Finances: Let’s talk Business

10 rules for start-up businesses Anyone who has started a business has his or her own rules and guidelines, so I thought I would add to the memo with my own.

10 rules for start-up businesses

Anyone who has started a business has his or her own rules and guidelines, so I thought I would add to the memo with my own. My "rules" below aren't just for those founding the companies, but for those who are considering going to work for them, as well.

1. Don't start a company unless it's an obsession and something you love.

2. Hire people who you think will love working there.

3. Sales Cure All. Know how your company will make money and how you will actually make sales.
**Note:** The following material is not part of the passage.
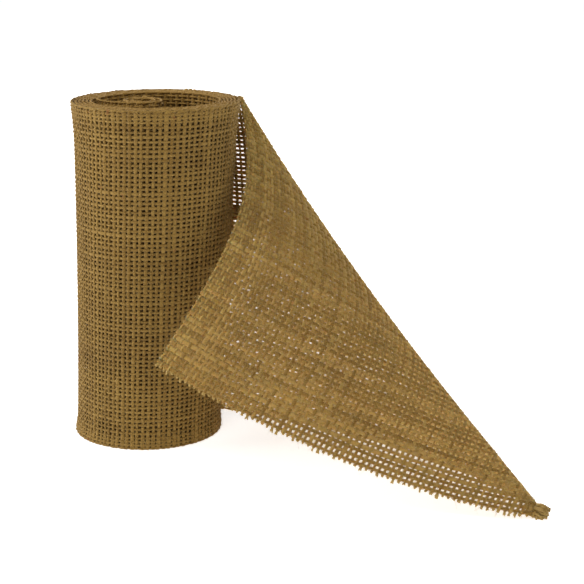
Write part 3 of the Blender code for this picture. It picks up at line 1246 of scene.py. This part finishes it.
@dataclass
class RibbonRoll:
    """The ribbon from its inner end to its cut end, woven as one stretch after another."""

    route: RibbonRoute
    weft_pitch: float = 0.002535
    curl_wefts: int = 42
    neck_wefts: int = 15
    tail_wefts: int = 57
    next_weft: int = 0
    runs: dict[str, list[YarnRun]] = field(default_factory=dict)
    pieces: dict[str, bpy.types.Object] = field(default_factory=dict)

    def __post_init__(self) -> None:
        """Works out where the ribbon lies and how many wefts each stretch has."""
        self.shift = self.route.shift
        turns = self.route.turns
        self.stretches = [
            self.numbered(Stretch("inner_curl_cloth", self.curl_place, 0, self.curl_wefts, 4)),
            self.turned("hollow_turn", 0.0, 1.0, 4),
            self.turned("middle_turns", 1.0, turns - 2.0, 4, Weave.HEMS),
            self.turned("under_turn_back", turns - 2.0, turns - 1.5, 4),
            self.turned("under_turn_front", turns - 1.5, turns - 1.0, 4),
            self.turned("outer_turn_back", turns - 1.0, turns - 0.5, 6),
            self.turned("outer_turn_front", turns - 0.5, turns, 6),
            self.numbered(
                Stretch("neck_cloth", self.neck_place, 0, self.neck_wefts, 6, full=1.3, full_behind=1.3)
            ),
            self.numbered(
                Stretch(
                    "tail_cloth",
                    self.tail_place,
                    0,
                    self.tail_wefts,
                    full=1.22,
                    full_behind=1.42,
                    dense_edge=0.013,
                    # Painted backlight on the inward side of the wall's yarns.
                    painted_backlight_behind=0.7,
                )
            ),
        ]
        self.loom = Loom(self.route, self.next_weft)

    def numbered(self, stretch: Stretch) -> Stretch:
        """Gives a stretch its first weft's number, so that the next one carries on from it.

        Args:
            stretch: The stretch.

        Returns:
            The stretch with its number.
        """
        counted = replace(stretch, first_weft=self.next_weft)
        self.next_weft += stretch.wefts
        return counted

    def turned(
        self, name: str, first: float, last: float, sides: int, weave: Weave = Weave.WHOLE
    ) -> Stretch:
        """A stretch of the spiral from one turn to another, with wefts at the cloth's pitch.

        Args:
            name: The piece's name.
            first: The turn at which it starts.
            last: The turn at which it ends.
            sides: How many sides its yarns have.
            weave: How much of its width is woven.

        Returns:
            The stretch.
        """
        share = (first + last) / 2 / self.route.turns
        radius = mixed(self.route.hollow_base_radius, self.route.roll_top_radius, share)
        wefts = round((last - first) * tau * float(radius) / self.weft_pitch)

        def place(along: Array, up: Array) -> Array:
            """A place on these turns, in the frame."""
            return self.route.spiral_drawn(mixed(first, last, along), up) + self.shift

        return self.numbered(Stretch(name, place, 0, wefts, sides, weave))

    def curl_place(self, along: Array, up: Array) -> Array:
        """The curl for the first part of its length, and its lead to the spiral for the rest.

        Args:
            along: Shares along the stretch.
            up: The height shares.

        Returns:
            The points.
        """
        along, up = np.broadcast_arrays(along, up)
        curl_part = 0.66
        turn = np.clip(along / curl_part, 0, 1) * self.route.curl_turns
        share = np.clip((along - curl_part) / (1 - curl_part), 0, 1)
        curl = self.route.curl_drawn(turn, up)
        lead = self.route.lead_drawn(share, up)
        return np.where((along < curl_part)[..., None], curl, lead) + self.shift

    def neck_place(self, along: Array, up: Array) -> Array:
        """The free stretch behind the roll, up to where the fold starts."""
        return evened(self.route.neck_drawn, along, up) + self.shift

    def tail_place(self, along: Array, across: Array) -> Array:
        """The wall, the ridge and the flap."""
        return self.route.tail_drawn(along, across) + self.shift

    def length(self, stretch: Stretch) -> float:
        """The stretch's length along the ribbon, at half its width."""
        line = stretch.place(np.linspace(0, 1, 400), np.full(400, 0.5))
        return float(np.linalg.norm(np.diff(line, axis=0), axis=1).sum())

    def weave_all(self) -> None:
        """Weaves every stretch and keeps its yarns, from which fibres grow."""
        for stretch in self.stretches:
            piece, warps, wefts = self.loom.weave(stretch)
            self.pieces[stretch.name] = piece
            self.runs[stretch.name] = [warps, wefts]
            log.info("%s: %d wefts, %d faces", piece.name, stretch.wefts, len(piece.data.polygons))

    def haze(self, stretch: Stretch) -> bpy.types.Object:
        """The film of lint that lies among a stretch's yarns, as one thin sheet.

        Args:
            stretch: The stretch.

        Returns:
            The film, dressed.
        """
        along = np.arange(2 * stretch.wefts + 1) / (2 * stretch.wefts)
        ups = self.loom.ups[1:-1]
        points = stretch.place(along[:, None], ups[None])
        points[..., 2] = np.maximum(points[..., 2], FIBRE_LOWEST)
        index = np.arange(len(along) * len(ups)).reshape(len(along), len(ups))
        quads = np.stack([index[:-1, :-1], index[1:, :-1], index[1:, 1:], index[:-1, 1:]], -1)
        mesh = bpy.data.meshes.new(stretch.name.replace("_cloth", "_haze"))
        mesh.from_pydata(points.reshape(-1, 3).tolist(), [], quads.reshape(-1, 4).tolist())
        mesh.uv_layers.new(name="yarn")
        mesh.shade_smooth()
        piece = linked(mesh)
        dress(piece, LINT)
        return piece

    def backing(self) -> None:
        """Adds the hidden middle of the turns whose hems alone are woven: a plain wound strip."""
        turns = self.route.turns
        steps_along, steps_up, hem_share = 180, 9, 0.055
        along = np.linspace(1.0, turns - 2.0, steps_along)
        ups = np.linspace(hem_share, 1 - hem_share, steps_up)
        half = self.loom.deep * 0.6
        middle = self.route.spiral_drawn(along[:, None], ups[None]) + self.shift
        out = unit(np.cross(np.gradient(middle, axis=1), np.gradient(middle, axis=0)))
        skins = [middle + out * half, (middle - out * half)[:, ::-1]]
        loop = np.concatenate(skins, axis=1)
        steps, count, _ = loop.shape
        index = np.arange(steps * count).reshape(steps, count)
        after = np.roll(index, -1, axis=1)
        quads = np.stack([index[:-1], after[:-1], after[1:], index[1:]], -1).reshape(-1, 4)
        ends = [index[0, ::-1].tolist(), index[-1].tolist()]
        mesh = bpy.data.meshes.new("middle_turns_backing")
        mesh.from_pydata(loop.reshape(-1, 3).tolist(), [], quads.tolist() + ends)
        mesh.uv_layers.new(name="yarn")
        mesh.shade_smooth()
        piece = linked(mesh)
        self.pieces[piece.name] = piece


@dataclass
class CutEnd:
    """The frayed end of the tail: a tuft at each warp, and a blunt bunch of threads at the tip."""

    roll: RibbonRoll
    seed: int = 53
    strands: int = 4
    reach: float = 0.0006
    longest: float = 0.0016
    strand_wide: float = 0.00072
    bunch_strands: int = 120
    bunch_back: float = 0.0095
    bunch_high: float = 0.0050

    def tip_bunch(self) -> bpy.types.Object:
        """The thick blunt end, where the ridge and the cut end come together in a bunch.

        Returns:
            The bunch as one piece.
        """
        rng = np.random.default_rng(self.seed + 1)
        route, count = self.roll.route, self.bunch_strands
        _, _, low, tip = route.ridge()
        way = unit((tip - low) * np.array([1.0, 1.0, 0.0]))
        up = np.array([0.0, 0.0, 1.0])
        side = np.cross(way, up)
        high = rng.uniform(0.0, 1.0, (count, 1))
        tip = tip * np.array([1.0, 1.0, 0.0]) + self.roll.shift
        ahead = -0.0003 - 0.0024 * np.abs(high - 0.55) + rng.normal(0, 0.0004, (count, 1))
        end = tip + way * ahead
        end = end + up * (self.bunch_high * high) + side * rng.normal(0, 0.0011, (count, 1))
        back = self.bunch_back * rng.uniform(0.35, 1.0, (count, 1))
        root = end - way * back + side * rng.normal(0, 0.0006, (count, 1))
        root[:, 2:] = mixed(end[:, 2:], 0.0034, 0.4)
        s = np.linspace(0, 1, 6)[None, :, None]
        crook = rng.normal(0, 0.0005, (count, 1, 3)) * np.sin(pi * s)
        line = root[:, None] + (end - root)[:, None] * s + crook
        line[..., 2] = np.maximum(line[..., 2], 0.0004)
        girth = self.strand_wide * rng.uniform(0.9, 1.5, (count, 1)) * np.linspace(0.9, 1.0, 6)
        tone = np.clip(rng.normal(0.5, 0.2, (count, 1)), 0, 1) * np.ones((1, 6))
        facing = np.broadcast_to(side, line.shape)
        mesh = YarnMesh()
        mesh.add(YarnRun(line, facing, girth, girth, tone), 4)
        return mesh.make("tip_bunch")

    def tufts(self) -> bpy.types.Object:
        """The warps' free ends, each untwisted into a few short strands.

        Returns:
            The tufts as one piece.
        """
        rng = np.random.default_rng(self.seed)
        warps = self.roll.runs["tail_cloth"][0]
        end = warps.centre[:, -1]
        way = unit(warps.centre[:, -1] - warps.centre[:, -4])
        out = warps.facing[:, -1]
        own = np.clip(rng.lognormal(0, 0.55, (len(end), 1)), 0.5, 2.2)
        count = len(end) * self.strands
        end, way, out, own = (np.repeat(a, self.strands, axis=0) for a in (end, way, out, own))
        side = np.cross(out, way)
        aim = unit(way + side * rng.normal(0, 0.4, (count, 1)) + out * rng.normal(0, 0.3, (count, 1)))
        long = np.clip(self.reach * own * rng.uniform(0.7, 1.1, (count, 1)), 0.0004, self.longest)
        s = np.linspace(0, 1, 5)[None, :, None]
        droop = np.array([0.0, 0.0, -1.0]) * 0.35
        line = end[:, None] + (aim[:, None] * s + droop * s**2) * long[:, None]
        line = line + (side * rng.normal(0, 0.0002, (count, 1)))[:, None]
        line[..., 2] = np.maximum(line[..., 2], 0.0003)
        girth = self.strand_wide * rng.uniform(0.7, 1.2, (count, 1)) * np.linspace(1.1, 0.7, 5)
        tone = np.clip(rng.normal(0.75, 0.15, (count, 1)), 0, 1) * np.ones((1, 5))
        facing = np.broadcast_to(out[:, None], line.shape)
        mesh = YarnMesh()
        mesh.add(YarnRun(line, facing, girth, girth, tone), 4)
        return mesh.make("cut_end_tufts")


# Studio


@dataclass
class Studio:
    """A plain pale floor, soft light and the camera."""

    lens: float = 96.78
    eye: Triple = (0.0003, -0.6520, 0.2402)
    pitch: float = radians(14.33)

    def camera(self) -> None:
        """Adds the camera, level from side to side."""
        bpy.ops.object.camera_add(location=self.eye, rotation=(pi / 2 - self.pitch, 0, 0))
        camera = bpy.context.object
        camera.name = "studio_camera"
        camera.data.lens = self.lens
        camera.data.clip_start = 0.01
        camera.data.clip_end = 60.0
        bpy.context.scene.camera = camera

    def floor(self) -> None:
        """Adds a wide white floor that glows a little, so that it stays pale to its edge."""
        bpy.ops.mesh.primitive_circle_add(vertices=96, radius=12.0, fill_type="NGON")
        floor = bpy.context.object
        floor.name = "studio_floor"
        material = bpy.data.materials.new("white_floor")
        material.use_nodes = True
        shader = material.node_tree.nodes["Principled BSDF"]
        shader.inputs["Base Color"].default_value = (0.90, 0.90, 0.90, 1)
        shader.inputs["Roughness"].default_value = 0.9
        shader.inputs["Emission Color"].default_value = (1, 1, 1, 1)
        shader.inputs["Emission Strength"].default_value = 0.74
        floor.data.materials.append(material)

    def lamp(self, name: str, place: Triple, aim: Triple, size: float, power: float) -> None:
        """Adds a square soft lamp.

        Args:
            name: The lamp's name.
            place: Where it stands.
            aim: What it faces.
            size: Its side, in metres.
            power: Its power, in watts.
        """
        bpy.ops.object.light_add(type="AREA", location=place)
        lamp = bpy.context.object
        lamp.name = name
        lamp.data.size = size
        lamp.data.energy = power
        way = Vector(aim) - Vector(place)
        lamp.rotation_euler = way.to_track_quat("-Z", "Y").to_euler()

    def lights(self) -> None:
        """Adds the soft daylight all round and the lamps at the left, in front and behind."""
        world = bpy.data.worlds.new("white_room")
        world.use_nodes = True
        sky = world.node_tree.nodes["Background"]
        sky.inputs["Color"].default_value = (1, 1, 1, 1)
        sky.inputs["Strength"].default_value = 0.28
        bpy.context.scene.world = world
        self.lamp("side_lamp", (-1.35, 0.05, 0.45), (0.0, 0.0, 0.06), 0.8, 13.0)
        self.lamp("high_lamp", (0.0, -0.65, 1.35), (0.05, 0.0, 0.05), 0.8, 9.0)
        self.lamp("back_lamp", (0.25, 1.20, 0.80), (0.05, 0.0, 0.05), 0.8, 14.0)

    def build(self) -> None:
        """Sets the whole studio up."""
        bpy.context.scene.view_settings.view_transform = "Standard"
        self.camera()
        self.floor()
        self.lights()


def declare(roll: RibbonRoll, fibres: dict[str, list[bpy.types.Object]]) -> None:
    """Logs each stretch's piece name and its flat size.

    Args:
        roll: The woven ribbon.
        fibres: The loose fibres and the haze of some pieces, by the piece's name.
    """
    for stretch in roll.stretches:
        flat = (roll.route.width, round(roll.length(stretch), 4))
        piece = roll.pieces[stretch.name]
        extra = list(fibres.get(stretch.name, []))
        if stretch.weave is Weave.HEMS:
            extra.append(piece)
            piece = roll.pieces["middle_turns_backing"]
        log.info("%s: flat %.3f by %.3f", piece.name, *flat)


def main() -> None:
    """Builds the studio and the ribbon's pieces in order, and reports each."""
    logging.basicConfig(level=logging.INFO, format="%(message)s")
    Studio().build()
    roll = RibbonRoll(RibbonRoute())
    roll.weave_all()
    roll.backing()
    inner = (
        "inner_curl_cloth",
        "hollow_turn",
        "middle_turns",
        "middle_turns_backing",
        "under_turn_back",
        "under_turn_front",
    )
    for name, piece in roll.pieces.items():
        if name in inner:
            dress(piece, INNER_JUTE)
        elif name in ("neck_cloth", "tail_cloth"):
            dress(piece, TAIL_JUTE)
        else:
            dress(piece, ROLL_JUTE)
    rng = np.random.default_rng(FIBRE_SEED)
    tufts = CutEnd(roll).tufts()
    bunch = CutEnd(roll).tip_bunch()
    for piece in (tufts, bunch):
        dress(piece, FIBRE_JUTE)
    fibres = {name: [] for name in HAIRS}
    for kind, hairs in (("fibres", HAIRS), ("strays", STRAYS)):
        for name, hair in hairs.items():
            grown = grow_hairs(rng, roll.runs[name], hair, f"{name.replace('_cloth', '')}_{kind}")
            dress(grown, FIBRE_JUTE)
            fibres[name].append(grown)
    for stretch in roll.stretches:
        if stretch.name in STRAYS:
            fibres[stretch.name].append(roll.haze(stretch))
    on_roll = [*inner, "outer_turn_back", "outer_turn_front"]
    for name in on_roll:
        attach(roll.pieces[name], "roll")
        for grown in fibres.get(name, []):
            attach(grown, "roll")
    ahead = roll.neck_place(np.array([0.6, 0.8]), np.array([0.5, 0.5]))
    ahead = unit((ahead[1] - ahead[0]) * np.array([1, 1, 0]))
    for piece in (roll.pieces["neck_cloth"], *fibres["neck_cloth"]):
        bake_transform(piece)
    for piece in (roll.pieces["tail_cloth"], *fibres["tail_cloth"], tufts, bunch):
        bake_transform(piece)
    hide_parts("inner_curl")
    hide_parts("wound_layers")
    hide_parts("outer_wrap")
    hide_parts("tail_wall", "tail_flap")
    declare(roll, fibres)


if __name__ == "__main__":
    main()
4. Know your core competencies and focus on being great at them. Pay up for people in your core competencies. Get the best. Outside the core competencies, hire people that fit your culture but aren't as expensive to pay.

5. Open offices. Open offices keep everyone in tune with what is going on and keep the energy up. This keeps you in touch with your team

6. For technology, go with what you know. That is always the most inexpensive way. If you know Apple, use it. If you know Vista, ask yourself why, and then use it. It's a start-up so there are just a few employees. Let people use what they know.

7. Keep the organization flat. If you have managers reporting to managers in a start-up, you will fail. For a start-up, it is not large enough to survive the politics of managers reporting to managers.

8. Never buy show. The success of your company depends on the quality of your work, more than what impressing the public with showy adverts. They cost money, and they are not a true reflection of your company capabilities.

9. Don’t hire a PR firm. PR firms only do what is obvious. As a start-up, you don’t really have the resources to spend on hiring a PR firm. Indulge yourself later, when you can afford it.

10. Make the job fun for employees. The most important part, since employees make or break the company. Keep a pulse on the stress levels and accomplishments of your people and reward them. For example, reward your staff for every accomplishment, however small.